Угнетал зимой чудовищный холод, ибо стены дощатые, засыпные, а отопление печное, непостоянное. В морозы тепло выдувалось насквозь. Все ходили в рванье и отрепьях. Лишь после войны мы, трое братьев, получили в подарок один на всех ядовито‑зеленый бушлат «полупердон» – единственное, что отец привез с фронта как немецкий трофей. Эта штука оказалась невероятных размеров. Зимой я поддевал под нее телогрейку и в таком виде проходил и детство, и юность, и мои университеты, то есть Нефтяной институт.
Жили долго впроголодь. В войну в магазинах все выдавали по карточкам, а работала одна мамаша. Значит, рабочая хлебная карточка одна, а нас, вечно голодных, трое плюс бабуся, мать отца. У нее, считавшейся колхозной пенсионеркой, и у нас карточки иждивенцев, на них выдавали по четыреста грамм хлеба. В общем, этого не передать. Все время хотелось есть. Даже не есть, а поглощать, все равно что. Во дворе дети пухли и умирали от голода. Нам объясняли, что значат их похороны: душа отлетела на небо, там накормят.

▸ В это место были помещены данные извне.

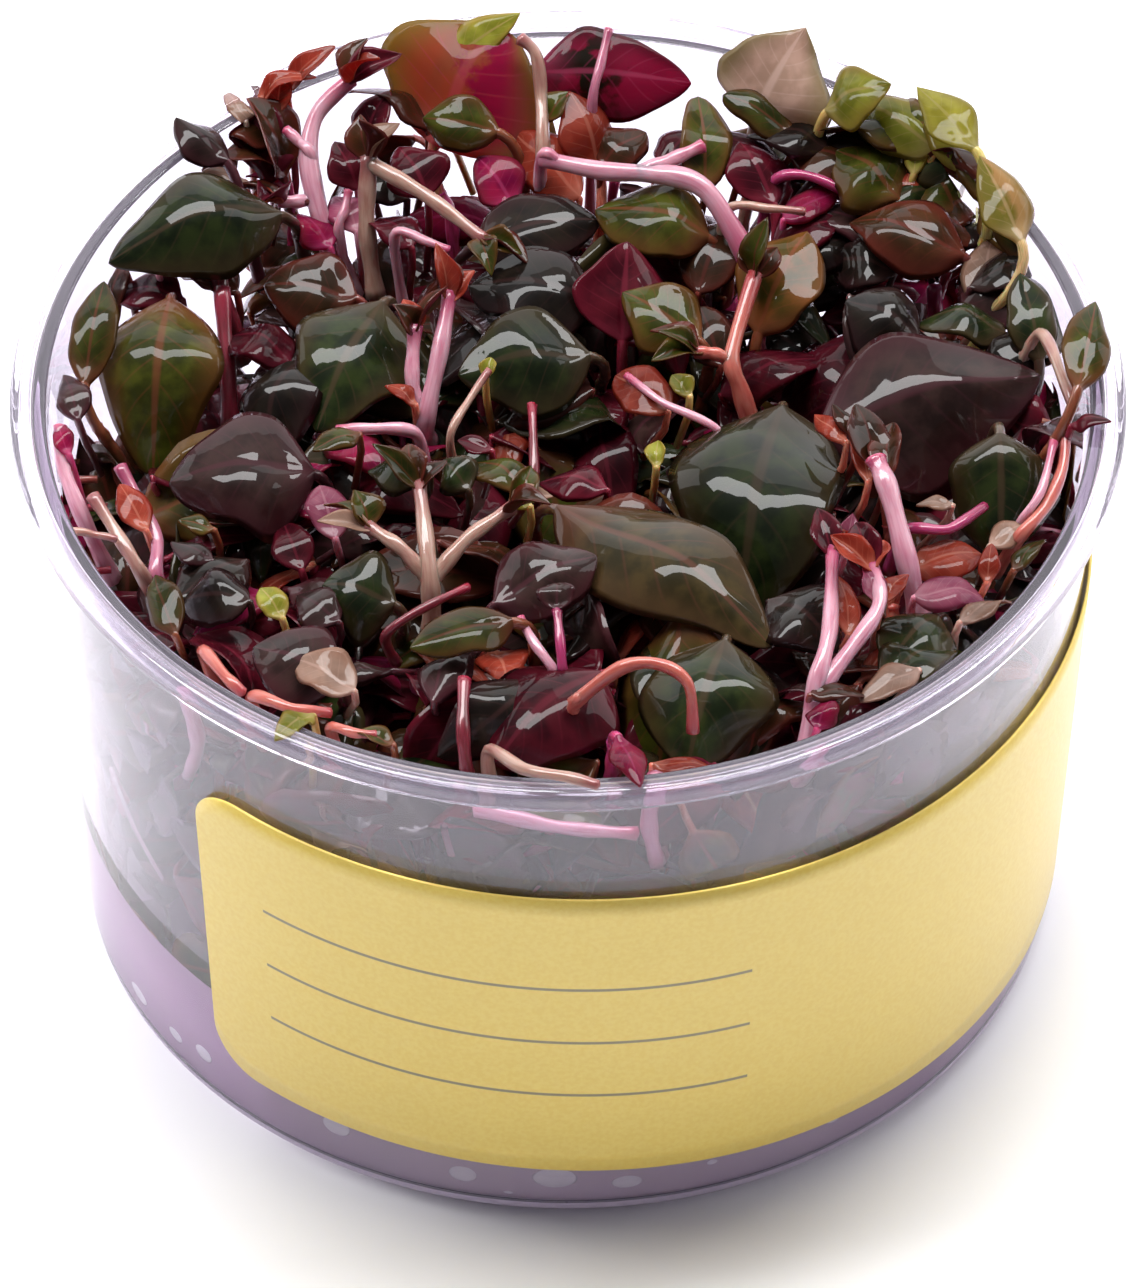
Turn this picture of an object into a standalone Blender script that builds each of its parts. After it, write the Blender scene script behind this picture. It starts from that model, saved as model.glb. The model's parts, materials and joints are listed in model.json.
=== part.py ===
"""Alternanthera reineckii, a red-leaved water plant, growing in its clear culture cup.

The cup stands on the floor with the centre of its underside at the origin, +Z up, front at -Y.
It is packed to the rim with small plants on a bed of clear gel, and a label wraps its front and
right side. Lengths are in millimetres, and the mesh code turns them to metres.
"""
import math
from collections import namedtuple

import bmesh
import bpy
from mathutils import Matrix, Vector
from mathutils.bvhtree import BVHTree

MM = 0.001
UP = Vector((0.0, 0.0, 1.0))
GAP = 0.3                      # clearance between pieces that touch
SHARP_EDGE = 40.0              # degrees; edges under this are shaded smooth

# Cup
TURNED_SIDES = 40
CUP_HEIGHT = 62.0
LIP_RADIUS = 50.5              # outer edge of the turned-down lip
LIP_DEPTH = 2.1
LIP_WALL = 0.9
WALL_RADIUS_TOP = 48.35        # outside of the wall just under the rim
WALL_RADIUS_BASE = 45.4        # outside of the wall above the bottom corner
WALL = 1.15
RIM_STEP = 1.0                 # the wall's top edge lies this far below the flange
FLANGE = 1.1
FLOOR = 1.3
CORNER = 2.0                   # radius of the rounded bottom corner
CORNER_STEPS = 3
LIP_CHAMFER = 0.4
STEP_SLOPE = 0.25              # the step from the flange to the wall's top edge leans by this much

# Gel
GEL_TOP = 15.0
MENISCUS = 1.4                 # the gel climbs the wall by this much
MENISCUS_RUN = 2.5             # over this distance from it

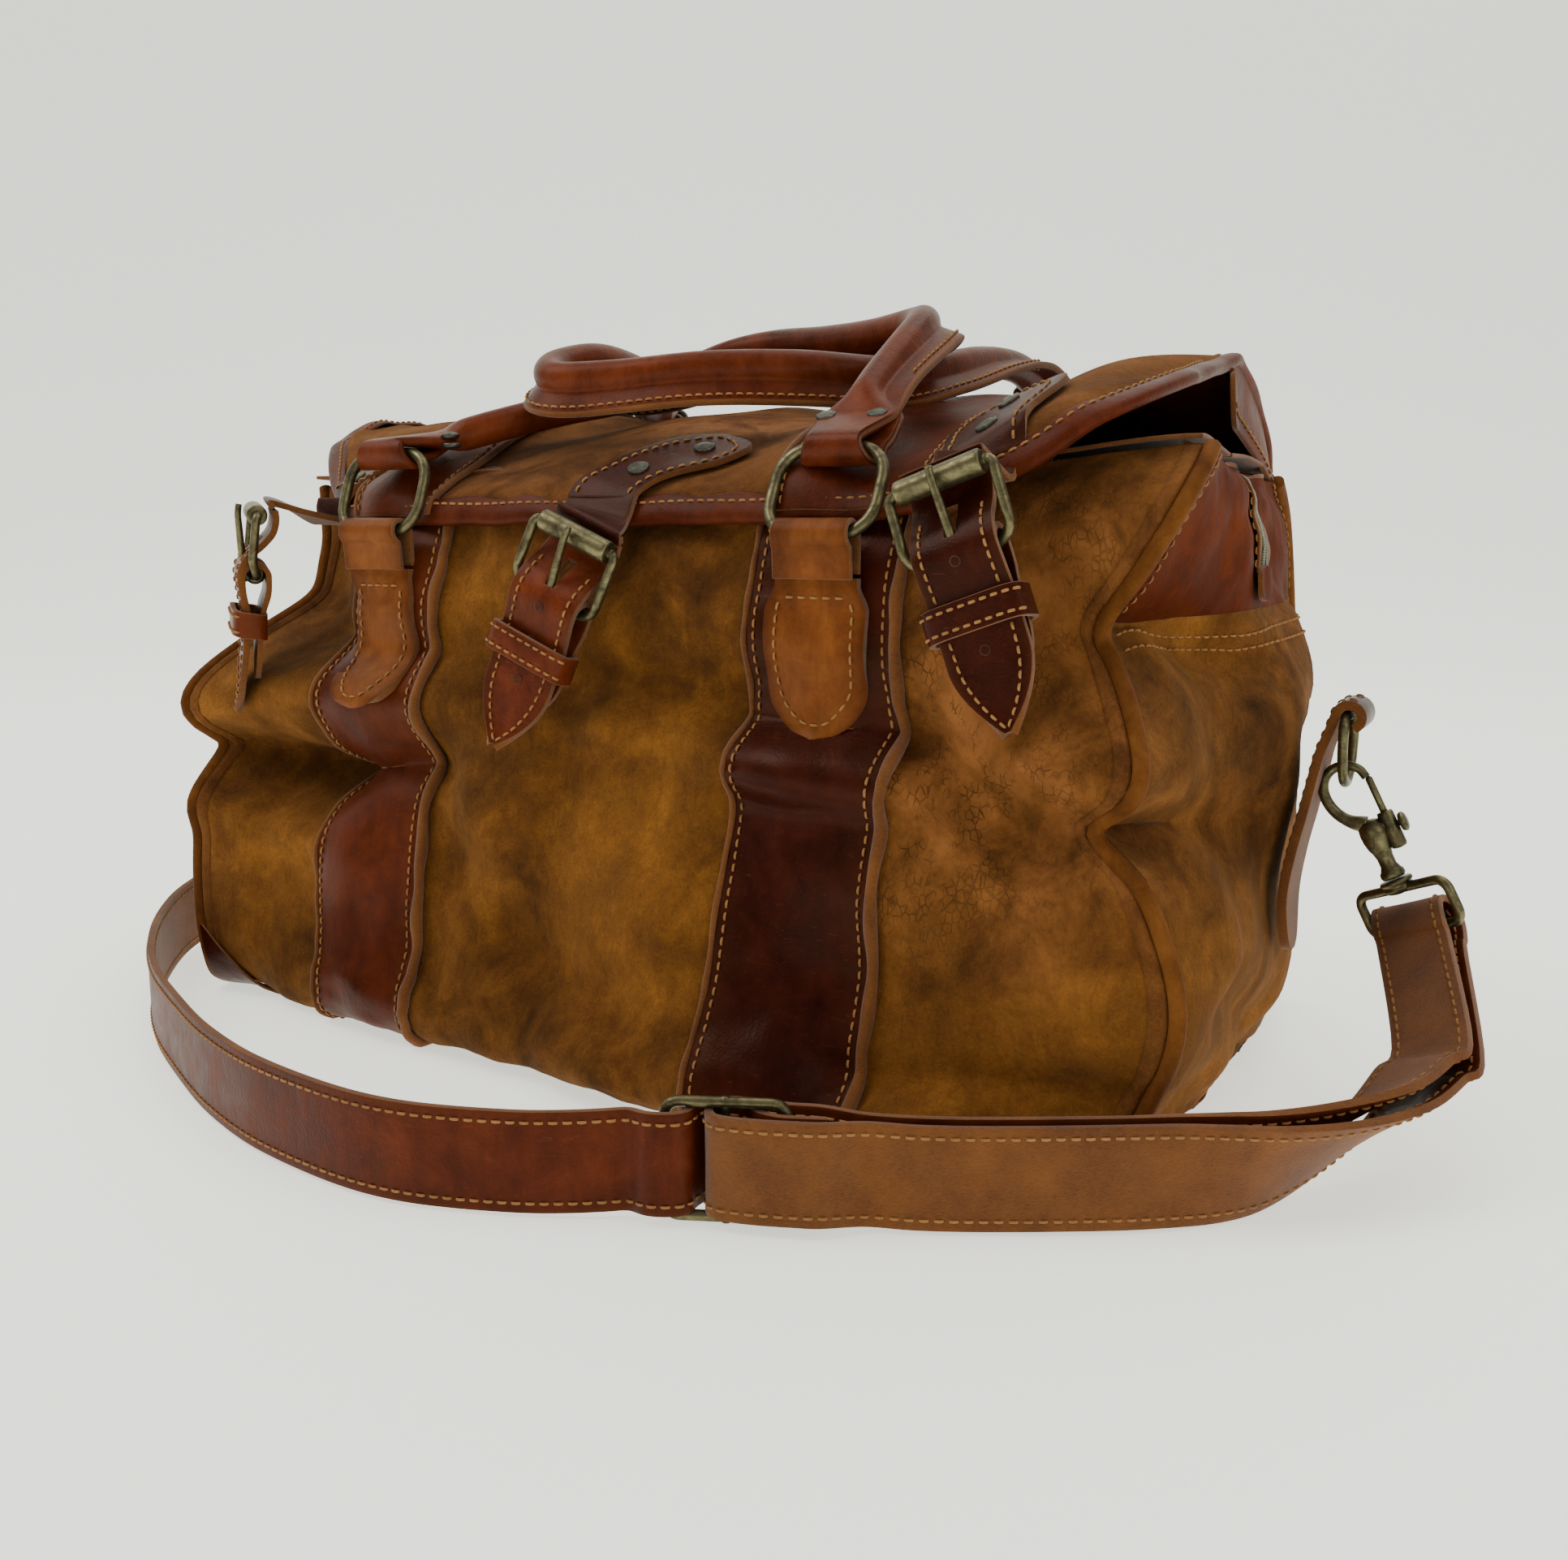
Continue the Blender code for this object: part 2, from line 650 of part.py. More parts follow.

Лишь один раз за все детство я испытал чувство сытости. Это когда мы наелись белой глины. Кто‑то сказал, что она съедобная. В общем, нашли на путях. Набрали ведро. Притащили домой. Посолили. Вечером приходит мамаша. Разведчик она была первоклассный, почуяла недоброе еще в коридоре: что? где? откуда набрали? Мы, очень довольные, хлопаем себя по животикам: вон в ведре, тебе тоже оставили. Хочешь – поешь.
Выражение ее лица запомнил на всю жизнь. Впервые увидел испуг взрослого человека. Вмиг остаться без всех троих сыновей из‑за какой‑то неведомой глины… Сбежались соседи, начался диспут, кто говорил «вырвать», кто подождать. Победило, как всегда, наше российское «авось пронесет». И действительно, пронесло. В натуральном смысле. Глина вышла, не оставив следа, а с нею и сказочное чувство сытости.
По весне мать лепешечки нам всякие пекла с травой съедобной – крапивой, лебедой, кореньями разными – все годилось.
Я мог бы еще долго описывать тяготы нашей жизни. Но честно скажу: как‑то не хочется. Нет этого чувства в воспоминаниях. И в жизни не страдал. Имею в виду – не поглощало чувство, что что‑то не так.
Хотелось есть? Очень. Но это казалось естественным. Замерзала чернильница? И это считалось нормальным. Никто не ощущал себя обделенным, не испытывал настроя, что настоящая жизнь бьется не там, где живешь. Какие бы беды, нищету, голодуху мы ни переживали, надо всем царило ощущение абсолютной нормальности. Даже если бы мне сказали, что что‑то неправильно в нашей жизни (кроме, естественно, временных трудностей), я все равно ничего бы не понял. Настолько все вытеснялось какой‑то общинной, хозяйской доброжелательностью.
Да, давили тяготы – но мы всегда искали повод порадоваться. Возникали неприятности, но их никто не переживал в одиночестве. Не составляло проблемы зайти к соседу и занять картошки, хлеба, денег. Когда случался праздник или семейное торжество, это становилось делом всего двора. А уж если к кому‑то приезжали с фронта и требовалась бутылка водки – тут напрягались все сообща, скопом, чтобы принять, не ударить лицом в грязь.